• [Written problem]
Repeat all entries exactly.

• [Task input]
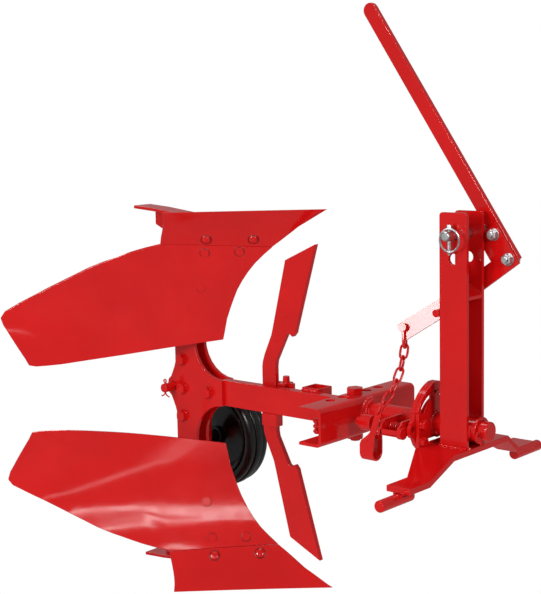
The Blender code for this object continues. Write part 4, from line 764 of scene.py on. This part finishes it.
# Bolts through the leg plates and the beam: along, up
leg_bolts = bmesh.new()
for x, z in ((-0.706, 0.063), (-0.706, -0.002), (-0.628, -0.002), (-0.707, -0.064)):
    add_nut(leg_bolts, spot(x, -0.0400, z), -Y_WAY, 0.022, 0.0090, 0.0135)
    add_nut(leg_bolts, spot(x, -0.0010, z), Y_WAY, 0.022, 0.0110, 0.0135, 0.006)
finish_piece(leg_bolts, "leg_bolts", "turnover", red_enamel, 0.0006)

# Stud nut on the clamp's ear, and the clamp's two bolts on the far side
clamp_bolts = bmesh.new()
add_disc(clamp_bolts, spot(-0.4440, 0.0075, 0.0320), Z_WAY, 0.0080, 0.0160, 24, 0.0070)
for x in (-0.477, -0.425):
    add_nut(clamp_bolts, spot(x, 0.0135, -0.014), Y_WAY, 0.019, 0.0100, 0.0115, 0.005)
finish_piece(clamp_bolts, "clamp_bolts", "turnover", red_enamel, 0.0006)

# ---- Plough bolts
# Bolts with round heads, flush in the moldboards and low domes on the shares. A dark red ring round each head is
# painted shade in the gap there.

# Darker, duller red for the rings round the heads: painted shade of the gaps, not a colour of the paint
gap_shade_enamel = enamel("red_painted_gap_shade", "#5E0708", "#740A0B", low_rough=0.30, high_rough=0.45,
                    peel_height=0.00004)
head_gap_shade = bmesh.new()
plough_bolts = bmesh.new()
# The bolts' places were read along the photograph's sight lines, so each one is cast onto its plate
camera_place = spot(1.3905, -2.1599, 0.6114)
GAP_STEPS = 40
DOME_SHARE = 0.34


def across_ways(way):
    """Two directions square to a way and to each other."""
    first = way.cross(Z_WAY).normalized()
    return first, way.cross(first).normalized()


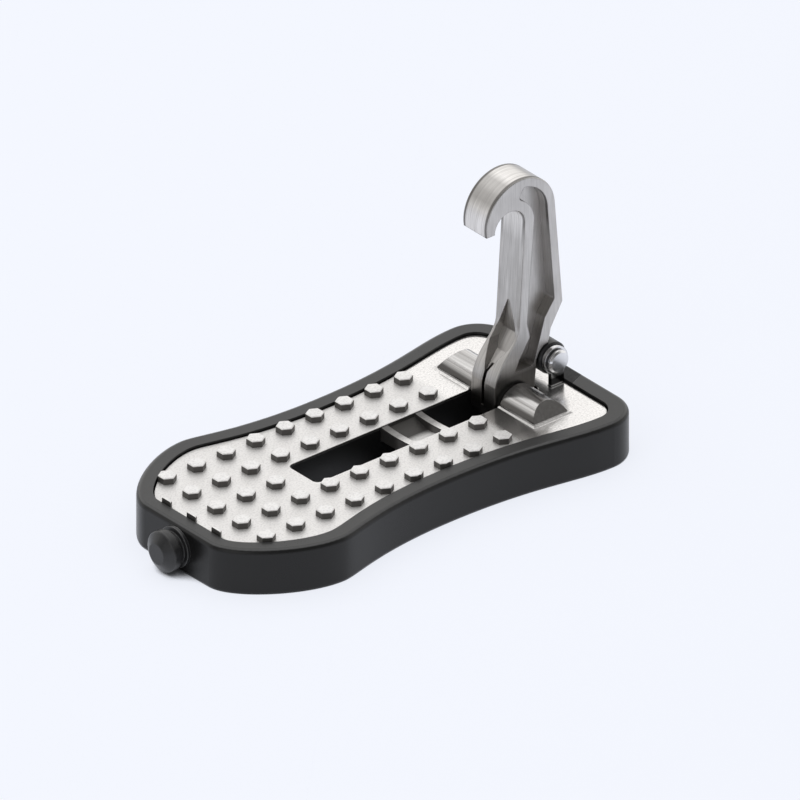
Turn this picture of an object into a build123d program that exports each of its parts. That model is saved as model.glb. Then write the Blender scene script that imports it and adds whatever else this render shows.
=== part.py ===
from build123d import *

import os
from math import cos, radians, sin, sqrt

# Car door latch step: a studded aluminium tread on a black moulded board, with a hook that folds into it.
# Millimetres. +X runs along the board to the hook end, +Y across it, +Z up. The origin is in the middle of
# the footprint, on the surface that the board rests on. The hook is drawn standing, as it is in use.

os.makedirs("parts", exist_ok=True)

# Board, seen from above. Places along the board are measured from its hammer end.
board_length = 151.8
board_height = 15.2
hammer_end_flat = 30.0
lobe_place = 33.6
lobe_width = 76.8
waist_place = 81.6
waist_width = 63.6
hinge_end_width = 76.2
corner_radius = 12.3
rim_width = 5.8
rim_extra_at_hook = 0.6
rim_round = 1.6
sole_round = 0.8

# Tread plate
plate_thickness = 2.0
plate_below_rim = 0.9
plate_gap = 0.15
plate_edge_gap = 0.45
slot_width = 13.5
slot_corner = 1.8
slot_edge_round = 0.4
lip_width = 1.2
lip_height = 1.2
boss_radius = 3.0
boss_depth = 4.0

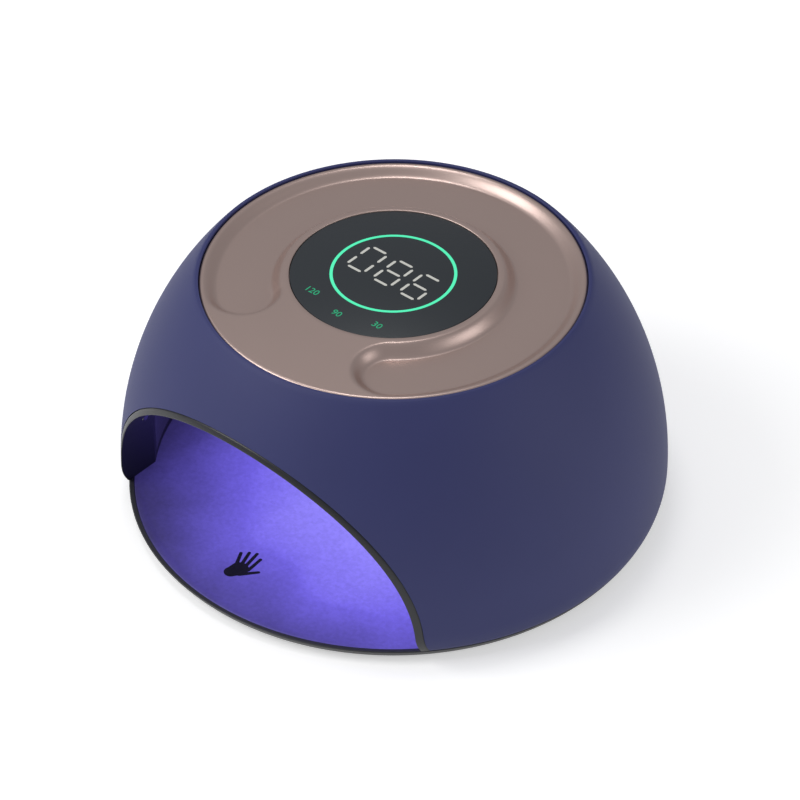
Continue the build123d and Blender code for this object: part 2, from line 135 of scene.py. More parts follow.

• [Result of this task]
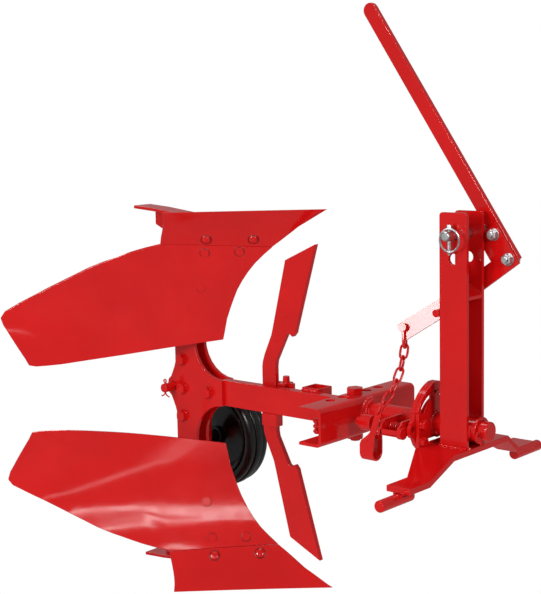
The Blender code for this object continues. Write part 4, from line 764 of scene.py on. This part finishes it.
# Bolts through the leg plates and the beam: along, up
leg_bolts = bmesh.new()
for x, z in ((-0.706, 0.063), (-0.706, -0.002), (-0.628, -0.002), (-0.707, -0.064)):
    add_nut(leg_bolts, spot(x, -0.0400, z), -Y_WAY, 0.022, 0.0090, 0.0135)
    add_nut(leg_bolts, spot(x, -0.0010, z), Y_WAY, 0.022, 0.0110, 0.0135, 0.006)
finish_piece(leg_bolts, "leg_bolts", "turnover", red_enamel, 0.0006)

# Stud nut on the clamp's ear, and the clamp's two bolts on the far side
clamp_bolts = bmesh.new()
add_disc(clamp_bolts, spot(-0.4440, 0.0075, 0.0320), Z_WAY, 0.0080, 0.0160, 24, 0.0070)
for x in (-0.477, -0.425):
    add_nut(clamp_bolts, spot(x, 0.0135, -0.014), Y_WAY, 0.019, 0.0100, 0.0115, 0.005)
finish_piece(clamp_bolts, "clamp_bolts", "turnover", red_enamel, 0.0006)

# ---- Plough bolts
# Bolts with round heads, flush in the moldboards and low domes on the shares. A dark red ring round each head is
# painted shade in the gap there.

# Darker, duller red for the rings round the heads: painted shade of the gaps, not a colour of the paint
gap_shade_enamel = enamel("red_painted_gap_shade", "#5E0708", "#740A0B", low_rough=0.30, high_rough=0.45,
                    peel_height=0.00004)
head_gap_shade = bmesh.new()
plough_bolts = bmesh.new()
# The bolts' places were read along the photograph's sight lines, so each one is cast onto its plate
camera_place = spot(1.3905, -2.1599, 0.6114)
GAP_STEPS = 40
DOME_SHARE = 0.34


def across_ways(way):
    """Two directions square to a way and to each other."""
    first = way.cross(Z_WAY).normalized()
    return first, way.cross(first).normalized()


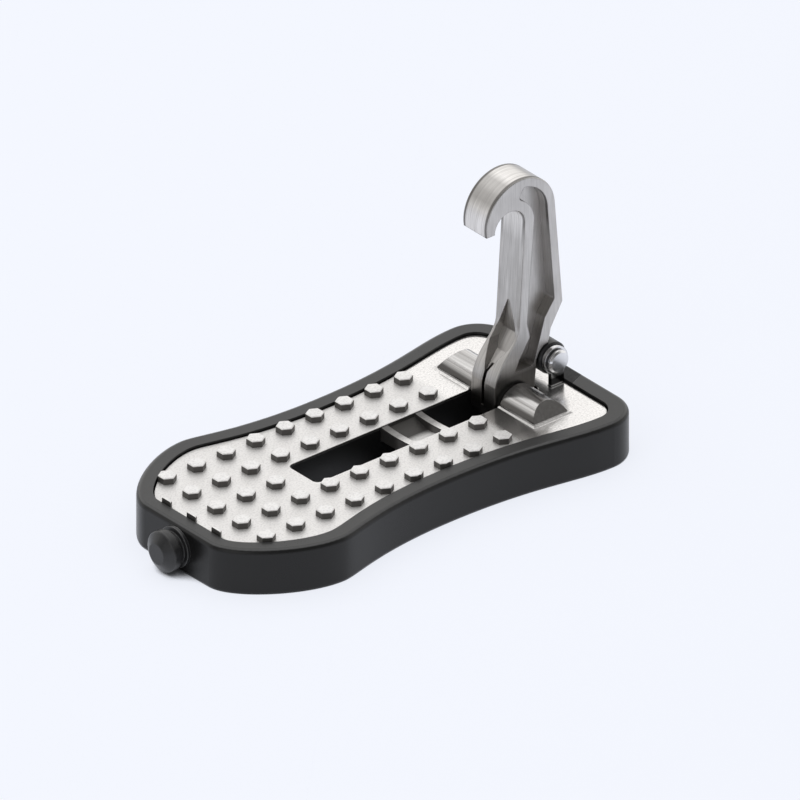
Turn this picture of an object into a build123d program that exports each of its parts. That model is saved as model.glb. Then write the Blender scene script that imports it and adds whatever else this render shows.
=== part.py ===
from build123d import *

import os
from math import cos, radians, sin, sqrt

# Car door latch step: a studded aluminium tread on a black moulded board, with a hook that folds into it.
# Millimetres. +X runs along the board to the hook end, +Y across it, +Z up. The origin is in the middle of
# the footprint, on the surface that the board rests on. The hook is drawn standing, as it is in use.

os.makedirs("parts", exist_ok=True)

# Board, seen from above. Places along the board are measured from its hammer end.
board_length = 151.8
board_height = 15.2
hammer_end_flat = 30.0
lobe_place = 33.6
lobe_width = 76.8
waist_place = 81.6
waist_width = 63.6
hinge_end_width = 76.2
corner_radius = 12.3
rim_width = 5.8
rim_extra_at_hook = 0.6
rim_round = 1.6
sole_round = 0.8

# Tread plate
plate_thickness = 2.0
plate_below_rim = 0.9
plate_gap = 0.15
plate_edge_gap = 0.45
slot_width = 13.5
slot_corner = 1.8
slot_edge_round = 0.4
lip_width = 1.2
lip_height = 1.2
boss_radius = 3.0
boss_depth = 4.0

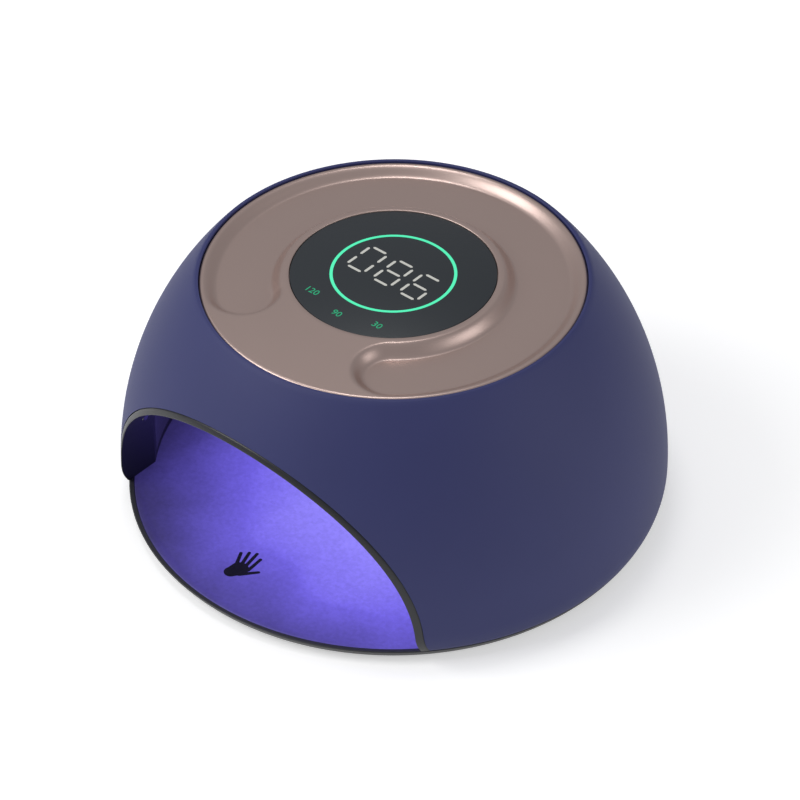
Continue the build123d and Blender code for this object: part 2, from line 135 of scene.py. More parts follow.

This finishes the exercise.